Identification Number)

 

8390 East Crescent Parkway, Suite 650

Greenwood Village, Colorado

  80111
(Address of principal executive offices)   (Zip Code)

Registrant’s telephone number, including area code: (303) 770-8300

 

 

Check the appropriate box below if the Form 8-K filing is intended to simultaneously satisfy the filing obligation of the registrant under any of the following provisions:

 

¨ Written communications pursuant to Rule 425 under the Securities Act (17 CFR 230.425)

 

¨ Soliciting material pursuant to Rule 14a-12 under the Exchange Act (17 CFR 240.14a-12)

 

¨ Pre-commencement communications pursuant to Rule 14d-2(b) under the Exchange Act (17 CFR 240.14d-2(b))

 

¨ Pre-commencement communications pursuant to Rule 13e-4(c) under the Exchange Act (17 CFR 240.13e-4(c))

 

 

 


Item 1.01. Entry Into a Material Definitive Agreement.

On December 22, 2015, Century Communities, Inc., a Delaware corporation (the “Company”), entered into a Second Modification Agreement (the “Second Modification Agreement”) with Texas Capital Bank, National Association, as Administrative Agent, the lenders party thereto, and the subsidiary guarantors of the Company party thereto. The Second Modification Agreement modifies the Credit Agreement, dated as of October 21, 2014, among the Company, the lenders from time to time party thereto, and Texas Capital Bank, National Association, as Administrative Agent and L/C Issuer, as modified by the First Modification Agreement, dated as of July 31, 2015, by and among the Company, Texas Capital Bank, National Association, as Administrative Agent, the lenders party thereto, and the subsidiary guarantors of the Company party thereto (as modified, the “Credit Agreement”), which provided the Company with a revolving line of credit (the “Credit Facility”) of up to $200 million.

The Second Modification Agreement, among other things, (i) increases the Credit Facility from $200 million to $300 million, and (ii) admits Compass Bank, an Alabama Banking Corporation, and U.S. Bank National Association as new lenders under the Credit Facility.

The foregoing summary of the Second Modification Agreement does not purport to be complete and is qualified in its entirety by reference to the complete terms of the Second Modification Agreement, which is filed as Exhibit 10.1 to this Current Report on Form 8-K and incorporated herein by reference.

 

Item 8.01. Other Events.

On December 23, 2015, the Company issued a press release announcing that it has increased the Credit Facility to $300 million, with an accordion feature allowing the Company to increase the borrowing capacity to $400 million, subject to certain approvals.
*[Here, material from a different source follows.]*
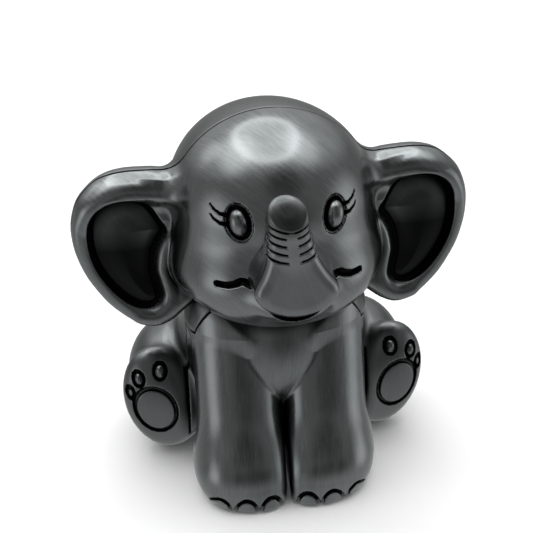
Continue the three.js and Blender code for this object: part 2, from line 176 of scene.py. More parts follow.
class Outline:
    """Signed distance to a closed outline in a plane, negative inside, read from a fine grid."""

    def __init__(self, points, smooth=6, margin=16.0, pitch=0.4):
        ring = spline_ring(points, smooth) if smooth else np.array(points, float)
        self.low, self.pitch = ring.min(0) - margin, pitch
        self.count = np.ceil((ring.max(0) + margin - self.low) / pitch).astype(int) + 1
        u, v = np.meshgrid(*(self.low[k] + pitch * np.arange(self.count[k]) for k in (0, 1)), indexing="ij")
        nearest = np.full(u.shape, 1e9)
        inside = np.zeros(u.shape, bool)
        for (au, av), (bu, bv) in zip(ring, np.roll(ring, -1, 0)):
            eu, ev = bu - au, bv - av
            t = np.clip(((u - au) * eu + (v - av) * ev) / (eu * eu + ev * ev + 1e-12), 0, 1)
            nearest = np.minimum(nearest, (u - au - eu * t) ** 2 + (v - av - ev * t) ** 2)
            if ev:
                inside ^= ((av > v) != (bv > v)) & (u < au + (v - av) * eu / ev)
        self.grid = np.where(inside, -1, 1) * np.sqrt(nearest)

    def __call__(self, u, v):
        a = np.clip((u - self.low[0]) / self.pitch, 0, self.count[0] - 1.001)
        b = np.clip((v - self.low[1]) / self.pitch, 0, self.count[1] - 1.001)
        i, j = a.astype(int), b.astype(int)
        a, b, g = a - i, b - j, self.grid
        return ((g[i, j] * (1 - a) + g[i + 1, j] * a) * (1 - b)
                + (g[i, j + 1] * (1 - a) + g[i + 1, j + 1] * a) * b)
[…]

A copy of the press release is filed as Exhibit 99.1 to this Current Report on Form 8-K.

 

Item 9.01. Financial Statements and Exhibits.

 

  (d) Exhibits.

 

Exhibit
Number

  

Description

10.1    Second Modification Agreement, dated as of December 22, 2015, by and among the Company, Texas Capital Bank, National Association, as Administrative Agent, the lenders party thereto, and the subsidiary guarantors of the Company party thereto.
99.1    Press Release, dated December 23, 2015, announcing expansion of Credit Facility.

 

1


SIGNATURES

Pursuant to the requirements of the Securities Exchange Act of 1934, as amended, the registrant has duly caused this report to be signed on its behalf by the undersigned hereunto duly authorized.

 

Date: December 23, 2015     CENTURY COMMUNITIES, INC.
    By:  

/s/ David Messenger

      David Messenger
      Chief Financial Officer (principal financial officer and principal accounting officer)


EXHIBIT INDEX

 

Exhibit
Number

  

Description

10.1    Second Modification Agreement, dated as of December 22, 2015, by and among the Company, Texas Capital Bank, National Association, as Administrative Agent, the lenders party thereto, and the subsidiary guarantors of the Company party thereto.
99.1    Press Release, dated December 23, 2015, announcing expansion of Credit Facility.